In the ensuing couple of years, Roberta Achtenberg harnessed all of the formidable energy on the massed ranks of United States bankers, sometimes threatening, sometimes berating, sometimes bullying—anything to persuade the banks to provide mortgages to people who might not have been up to the challenge of coping with upfront down payments and regular monthly payments.
 
Between 1993 and 1999, more than two million such clients became new homeowners. In her two-year tenure as assistant secretary, she set up a national grid of offices staffed by attorneys and investigators. Their principal aim was to enforce the laws against the banks, the laws that dealt with discrimination. Some of the fines leveled at banks ran into the millions, to drive home Achtenberg’s avowed intent to utilize the law to change the ethos of providing mortgage money in the United States of America.
 
Banks were compelled to jump into line, and soon they were making thousands of loans without any cash-down deposits whatsoever, an unprecedented situation.
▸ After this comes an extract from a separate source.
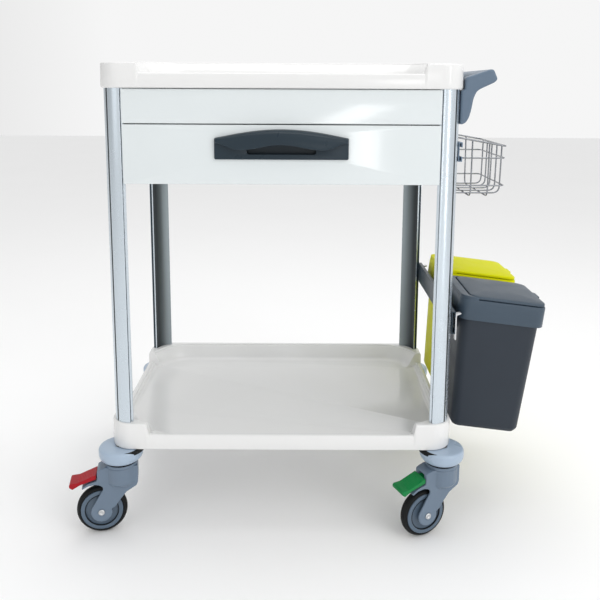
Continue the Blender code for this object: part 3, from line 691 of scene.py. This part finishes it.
def column_slot(along, deep):
    """The finish of a column's face: 1 is a dark finish painted as shade in a lip's rebate, 2 is the
    trough's, with its painted shade, and 0 is the rest.
    """
    if abs(max(along, deep) - COLUMN_CORE) < 0.0002 and 0.0007 < min(along, deep) < LIP_SETBACK:
        return 1
    return 2 if min(along, deep) > LIP_SETBACK + LIP - 0.0001 else 0


def columns():
    section = column_outline()
    for name in CASTERS:
        sx = 1 if "right" in name else -1
        sy = 1 if "rear" in name else -1
        low, high = cart_box(f"column_{name}")
        outline = [(sx * (HALF_X - x), sy * (HALF_Y - y)) for x, y in section]
        mesh = loft(f"column_{name}", [level(outline, low.z), level(outline, high.z)])
        for face in mesh.polygons:
            along, deep = HALF_X - abs(face.center.x), HALF_Y - abs(face.center.y)
            face.material_index = column_slot(along, deep) if abs(face.normal.z) < 0.5 else 0
        # Slot 1 puts dark slate in the rebates as painted shade; slot 2 is the trough's finish, painted
        # darker as shade.
        finish = ("anodised_aluminium", "slate_plastic", "column_trough_painted_shade")
        piece(f"extruded_column_{name}", mesh, "frame", finish, [f"column_{name}"], sharp=30)


# ---- drawer unit


def folded_sheet(name, low, high, window=None):
    """A sheet front with its four edges folded back, and maybe a window."""
    radius = 0.0016

    def outline(inset, y, corner):
        points = rounded_rectangle(low.x + inset, high.x - inset, low.z + inset, high.z - inset, corner, 3)
        return [(x, y, z) for x, z in points]

    loops = [outline(radius * (1 - math.sin(a)), low.y + radius * (1 - math.cos(a)), 0.0012)
             for a in (math.pi * k / 8 for k in range(5))]
    loops += [outline(0, high.y, 0.0012), outline(SHEET, high.y, 0.0008)]
    loops += [outline(SHEET, low.y + SHEET, 0.0008)]
    if window is None:
        return loft(name, loops)
    left, right, bottom, top = window
    hole = rounded_rectangle(left, right, bottom, top, 0.0008, 3)
    behind = [(x, low.y + SHEET, z) for x, z in hole]
    before = [(x, low.y, z) for x, z in hole]
    return loft(name, loops + [behind, before], ring=True)


def drawer_unit():
    low, high = cart_box("front_fascia")
    piece("folded_fascia", folded_sheet("fascia", low, high), "frame", "painted_sheet", ["front_fascia"])
    low, high = cart_box("drawer_front")
    cup_low, cup_high = cart_box("drawer_handle_cup")
    window = (cup_low.x - 0.0003, cup_high.x + 0.0003, cup_low.z - 0.0003, cup_high.z + 0.0003)
    mesh = folded_sheet("front", low, high, window)
    piece("folded_drawer_front", mesh, "drawer", "painted_sheet", ["drawer_front"])
    for name in ("side_panel_left", "side_panel_right", "back_panel", "drawer_box"):
        dress(name, "painted_sheet", 0.0005)
    for side in ("left", "right"):
        dress(f"slide_carrier_{side}", "steel")
        for member in ("outer", "middle", "inner"):
            dress(f"slide_{member}_{side}", "steel", 0.0003)
    dress("drawer_handle_cup", "slate_plastic", 0.0005)


HANDLE_LOW, HANDLE_HIGH = cart_box("drawer_handle")
HANDLE_HALF = HANDLE_HIGH.x
HANDLE_SHOULDER = HANDLE_LOW.z + 0.0405
FINGER_HALF = 0.066
FINGER_LOW = HANDLE_LOW.z + 0.0100
FINGER_HIGH = HANDLE_LOW.z + 0.0455


def handle_top(x):
    rise = HANDLE_HIGH.z - HANDLE_SHOULDER
    return HANDLE_SHOULDER + rise * math.cos(math.pi / 2 * min(1.0, abs(x) / HANDLE_HALF))


def handle_lip(x):
    """The grip's lower edge: high over the fingers, with a dip beside them and a rise to the ends."""
    middle, dip, end, dip_at = 0.0310, 0.0210, 0.0335, 0.62
    part = min(1.0, abs(x) / HANDLE_HALF)
    if part < dip_at:
        wave = 0.5 + 0.5 * math.cos(math.pi * part / dip_at)
        return HANDLE_LOW.z + dip + (middle - dip) * wave
    wave = 0.5 - 0.5 * math.cos(math.pi * (part - dip_at) / (1 - dip_at))
    return HANDLE_LOW.z + dip + (end - dip) * wave


def drawer_handle():
    back = FACE - 0.0003
    stations = [HANDLE_HALF * (i / 20 - 1) for i in range(41)]
    top = [(x, handle_top(x)) for x in reversed(stations)]
    outline = [(-HANDLE_HALF, HANDLE_LOW.z), (HANDLE_HALF, HANDLE_LOW.z)] + top
    right_end = soft_profile(outline[:3], 0.003, 3)[1:]
    left_end = soft_profile(outline[-2:] + outline[:2], 0.003, 3)[1:-1]
    outline = right_end + outline[3:-1] + left_end
    window = rounded_rectangle(-FINGER_HALF, FINGER_HALF, FINGER_LOW, FINGER_HIGH, 0.004, 4)
    mesh = upright("handle_plate", [outline, window], GRIP_PLATE, 0.0007, back - GRIP_PLATE / 2)
    piece("handle_plate", mesh, "drawer", "slate_plastic", ["drawer_handle"])
    deepest = back - HANDLE_LOW.y
    grip = [grip_section(HANDLE_HALF * 0.994 * (i / 32 - 1), back, deepest) for i in range(65)]
    piece("handle_grip", loft("handle_grip", grip), "drawer", "slate_plastic", ["drawer_handle"], sharp=60)


def grip_section(x, back, deepest):
    """The grip's section: it springs from the arched top edge and bows out over the fingers."""
    bow = math.sqrt(max(0.0, 1 - (x / HANDLE_HALF) ** 2)) ** 0.8
    reach = GRIP_PLATE + 0.0012 + (deepest - GRIP_PLATE - 0.0012) * bow
    wall = min(GRIP_WALL, reach - GRIP_PLATE + 0.0006)
    top = handle_top(x) - 0.0001
    low = handle_lip(x)
    rise = top - low
    turn = [math.pi / 2 * k / 12 for k in range(13)]
    power = 0.72

    def bowed(out, up, angles):
        return [(out * math.sin(a) ** power, low + up * math.cos(a) ** power) for a in angles]

    section = bowed(reach, rise, turn)
    section += arc(reach - wall / 2, low, wall / 2, 0, -180, 6)[1:-1]
    section += bowed(reach - wall, rise - wall, reversed(turn))
    return [(x, back - y, z) for y, z in section]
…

Mortgage officers inside the banks were forced to bend or break their own rules in order to achieve a good Community Reinvestment Act rating, which would please the administration by demonstrating generosity to underprivileged borrowers even if they might default. Easy mortgages were the invention of Bill Clinton’s Democrats.
 
However, there was, in the mid- to late 1990s, one enormous advantage: amid general prosperity, the housing market was strong and prices were rising steadily. At that point in time, mortgage defaults were relatively few in number and the securitization of mortgages, which had such disastrous consequences during the financial crisis that began in 2007, barely existed.